If the normal place of work is the employee’s home address, employers should also include a contractual obligation requiring employees to attend the workplace for certain purposes, such as client meetings, training, team meetings, appraisals and investigations.
It is also a good idea to require employees to inform the employer of any change of address in order that it can consider any steps it needs to take to reassess the safety or appropriateness of the employee working from a new location (see health and safety below).
Employers are also legally required to provide details of an employee’s normal hours of work. Options include fixed hours; core hours when employees must be available but flexibility as to when the remaining hours are worked; or whether they are free to determine when they work provided they complete a weekly number of hours.
The contract should also make it clear that when employees are working at home it is their responsibility to ensure that they are taking the rest breaks required by the Working Time Regulations.
It is important to consider how home-based workers will be managed and appraised and to agree this at the outset of the arrangement. Depending upon what is agreed, employers should consider setting out any formal obligations in the contract to ensure there is no dispute at a later date.
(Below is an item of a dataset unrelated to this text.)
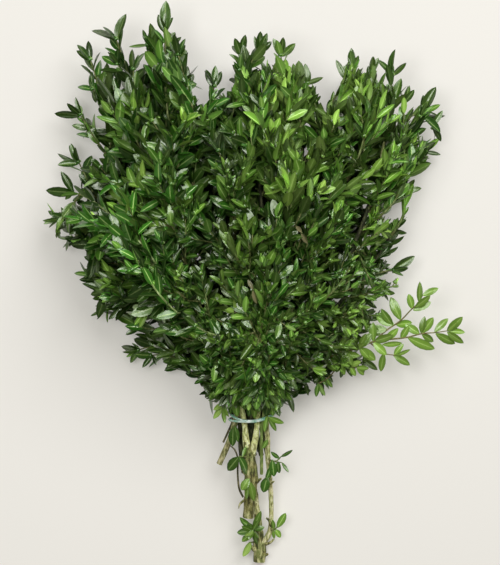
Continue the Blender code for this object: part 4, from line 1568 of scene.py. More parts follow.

While there is no obligation to do so, the employer will need to consider whether it is going to provide the employee with the equipment necessary to perform their role, particularly IT equipment, and what rules will apply to the use of that equipment. For example, employers will usually require employees to ensure that no-one else in their household has access to or uses the employer’s equipment.
Any rules should be set out or at least cross referred to in the contract along with a right to enter the employee’s address to maintain and retrieve the equipment. The contract should also make it clear what expenses (if any) the employer will cover, for example broadband, phone etc.
Given that outside of the employer’s workplace it is harder for employers to take measures to ensure the confidentiality of its information and compliance with its data protection obligations, the contract should set out what steps employees must undertake to ensure the security of confidential information and personal data. This might include placing documents in lockable storage that only the employee has access to and requirements as to how these should be securely destroyed when no longer needed.
The contract should also make it clear that a failure to comply with the obligations may constitute gross misconduct.
Although a blanket consent to the employer monitoring its employees in a contract of employment is no longer appropriate, it is advisable to include a provision to ensure your employees are made aware of any remote monitoring and to signpost the employee to the privacy notice or policy that sets out the details and justification for doing this. Find out more about the rules on monitoring remote staff >
Business and personal circumstances change over time, and it is therefore important for the contract to contain a right for the employer (and potentially employee) to terminate the arrangements in certain circumstances if home or hybrid working becomes difficult or inappropriate. It is however important to note that any such right would need to be exercised reasonably by the employer and usually only after consultation with the employee.
In terms of non-contractual employment documentation, it would be worth having a homeworking (or hybrid) working policy to expand upon the relevant points in the contract of employment.
In addition, it will be important to review all other policies to see if any amendments will need to be made to take account of home or hybrid workers – in particular, policies relating to use of IT systems and the handling of personal data are likely to require review.
Employers remain responsible for the health and safety of their employees ‘so far as is reasonably practicable’ even when working from home. Health and safety policies and procedures will therefore need to be reviewed accordingly.
Employers are also obliged to carry out appropriate risk assessments of the work environment, which will need to be adapted for those working from home. This may in part be able to be done by asking the employee to complete and return an appropriate questionnaire about their home workspace.